As for the music, Keith is smart enough not to mess with a winning formula. There are weeping steel guitars, omnipresent drums and an occasional fiddle. It all makes for sing-along stuff that’s sure to keep his fans happy and provide more than a few toast-worthy moments in concert.
— Rob Merrill, Associated Press
Album: “Goin’ Down Rockin’: The Last Recordings” (Saguaro Road)
A few years before his death in 2002, when poor health started to overtake him, Waylon Jennings recorded these dozen songs, accompanied by just his acoustic guitar and the bass of Robby Turner. Now Turner, who had played steel guitar in Jennings’ last group, the Waymore Blues Band, has fleshed out the tracks with fellow Waymore alumni such as guitarist Reggie Young and other simpatico players, creating a new last chapter that reaffirms Jennings’ greatness.
Echoes of the defiant Outlaw who helped shake up country music in the ’70s can be heard on the rocking “Never Say Die” and “If My Harley Was Runnin’,” as well as the Tony Joe White title song, an appropriately swampy duet with the Swamp Fox himself. Strip away the bravado, on numbers such as “Belle of the Ball” (originally a 1974 B-side), “The Ways of the World,” and “Wastin’ Time,” and Jennings remains a remarkably straight shooter, with performances that are among the most intimate and deeply personal of his life.

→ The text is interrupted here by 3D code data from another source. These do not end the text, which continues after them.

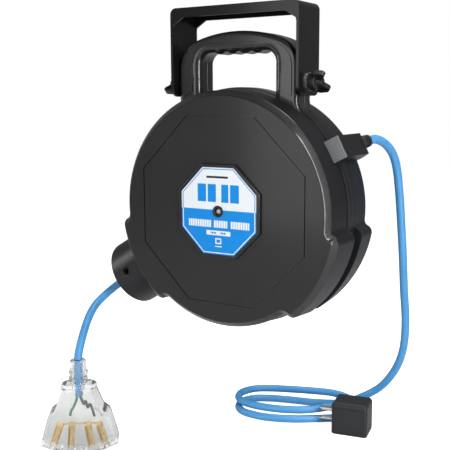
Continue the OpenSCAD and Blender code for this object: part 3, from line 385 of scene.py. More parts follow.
def drum_outline():
    """The drum with its two lobes, as points with outward directions.

    Each end of a lobe is an S of two arcs that touch, a hollow one and a rounded one, and
    the gap is the angle between their middles.
    """
    both = LOBE_FILLET + LOBE_ROUND
    near, far = LOBE_R - LOBE_ROUND, CASE_R + LOBE_FILLET
    gap = math.degrees(math.acos((near ** 2 + far ** 2 - both ** 2) / (2 * near * far)))

    def swept(middle, radius, start, end, steps):
        return arc(middle, radius, start, end + 360 * round((start - end) / 360), steps)

    line = []
    for end, turn in ((LOBE_TOP, 1), (LOBE_FOOT, -1)):
        foot = end + turn * (LOBE_SPREAD + gap * LOBE_FILLET / both)
        top = foot - turn * gap
        hollow, middle = polar(far, foot), polar(near, top)
        way = math.degrees(math.atan2(middle.y - hollow.y, middle.x - hollow.x))
        bend = [(p, -w) for p, w in swept(hollow, LOBE_FILLET, foot + 180, way, 6)]
        shoulder = swept(middle, LOBE_ROUND, way + 180, top, 10)
        if turn > 0:
            line = arc((0, 0), CASE_R, 90, foot, 70)[:-1] + bend + shoulder[1:]
            lobe_from = top
        else:
            line += arc((0, 0), LOBE_R, lobe_from, top, 36)[1:-1]
            line += shoulder[::-1] + bend[-2::-1] + arc((0, 0), CASE_R, foot, -90, 40)[1:]
    return mirrored(line)


def handle_outline(inset):
    """The handle seen from the front, taken in by the inset."""
    half_w = HANDLE_W / 2 - inset
    crown_r, shoulder_r = CROWN_R - inset, SHOULDER_R - inset
    crown_z = CROWN_H - CROWN_R
    lean = math.asin((half_w - shoulder_r) / (crown_r - shoulder_r))
    shoulder_z = crown_z + (crown_r - shoulder_r) * math.cos(lean)
    lean = math.degrees(lean)
    line = arc((0, crown_z), crown_r, 90, 90 - lean, 24)
    line += arc((half_w - shoulder_r, shoulder_z), shoulder_r, 90 - lean, 0, 16)[1:]
    line += [(p, -w) for p, w in arc((half_w + FLARE_R, FLARE_H), FLARE_R, 180, 231, 14)]
    line.append((Vector((half_w + FLARE_FOOT[0], FLARE_FOOT[1])), Vector((1, 0))))
    return mirrored(line)


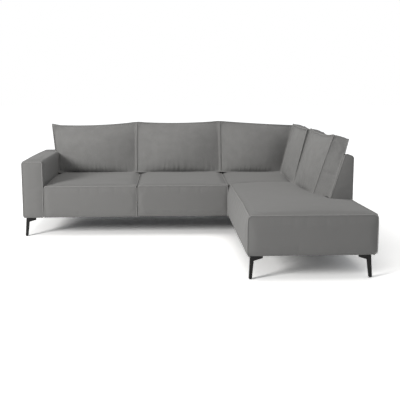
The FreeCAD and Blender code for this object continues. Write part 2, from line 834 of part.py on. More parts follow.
def leg(label, x, y, turn):
    """One leg, built round the outer corner of its plate.

    The blade is padded wide and trimmed on both sides, so that it tapers in both views.
    """
    foot = glide - leg_height
    body = doc.addObject("PartDesign::Body", label)

    def pad(name, role, points, length, lift=0):
        feature = body.newObject("PartDesign::Pad", f"{label}_{name}")
        feature.Profile = outline(body, role, points, lift=lift)
        feature.Midplane = True
        feature.setExpression("Length", size(length).text)
        doc.recompute()

    silhouette = [(0, -plate), (blade_head, -plate), (blade_foot - splay, foot), (-splay, foot)]
    pad("blade", "XZ_Plane", silhouette, 2 * trim)
    reach = leg_height + overrun
    outer_lean = splay / -foot
    inner_lean = (blade_head - blade_foot + splay) / -foot
    outside = [(0, 0), (-outer_lean * reach, -reach), (-trim, -reach), (-trim, 0)]
    inside = [(blade_head + inner_lean * plate, 0), (trim, 0), (trim, -reach),
              (blade_head - inner_lean * (reach - plate), -reach)]
    body_middle[body.Name] = size(0)
    for waste in (outside, inside):
        hollow(body, "YZ_Plane", waste, -trim, trim)
    web = [(0, -plate), (plate_side, -plate), (plate_side - fin_slope, -fin_tip),
           (blade_head, -fin_root), (0, -fin_root)]
    pad("front_fin", "XZ_Plane", web, fin, -fin / 2)
    pad("side_fin", "YZ_Plane", web, fin, fin / 2)
    corner_plate = [(0, 0), (plate_side, 0), (plate_side, plate_clip), (plate_clip, plate_side),
                    (0, plate_side)]
    pad("plate", "XY_Plane", corner_plate, plate, -plate / 2)

    holes_outline = body.newObject("Sketcher::SketchObject", label + "_holes_outline")
    plane = [part for part in body.Origin.OriginFeatures if part.Role == "XY_Plane"][0]
    holes_outline.AttachmentSupport = [(plane, "")]
    holes_outline.MapMode = "FlatFace"
    for a, b in hole_places:
        holes_outline.addGeometry(
            Part.Circle(FreeCAD.Vector(a, b, 0), FreeCAD.Vector(0, 0, 1), hole_radius), False)
    before = body.Shape.Volume
    holes = body.newObject("PartDesign::Pocket", label + "_holes")
    holes.Profile = holes_outline
    holes.Length = 3 * plate
    holes.Midplane = True
    doc.recompute()
    if body.Shape.Volume > before - 1:
        raise RuntimeError(f"{label}: the holes cut nothing")
    place(body, x, y, leg_height)
    body.Placement.Rotation = FreeCAD.Rotation(FreeCAD.Vector(0, 0, 1), turn)
    return keep(label, body)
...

The apotheosis of this is his “I Do Believe.” Kris Kristofferson sang it in the ’90s, when he and Jennings were in the Highwaymen, but it’s really the writer’s own take on faith and religion. So when Jennings declares, “In my own way I’m a believer” — a phrase that could sum up his legacy as a stubbornly individualistic artist — it takes on a whole new power.
— Nick Cristiano, Philadelphia Inquirer
Album: “Talking Book”
A mere seven months after the release of her “Covered” album, which included songs by Radiohead, My Chemical Romance and others, Macy Gray has taken on what some may consider an unthinkable task: revisiting one of Stevie Wonder’s most iconic records, 1972’s “Talking Book.” It’s a gutsy decision, and one that may raise a few eyebrows (as it should).
But Gray mostly delivers the collection with a twist, making over hits such as “Superstition” and “You Are the Sunshine of My Life” in her own quirky fashion.
One of the most noticeable tracks is “You and I [We Can Conquer the World],” which highlights Gray’s sweeter side, thanks to the song’s harmonies. “You Got It Bad Girl” suits Gray’s distinctive bass tone, but doesn’t show off her vocal flexibility as much as “Big Brother.” The arrangement on “Blame it on the Sun” is different from the original. Wonder’s silky vocal tone is now Gray’s raspy soulfulness, but nevertheless it maintains its nostalgia.
The gaps in between suggest no one does Stevie better than the man himself, though Gray delivers a fresh alternative. Whether it’s been writer’s block or a simple timeout from songwriting, perhaps after two cover albums Gray will return with her own material.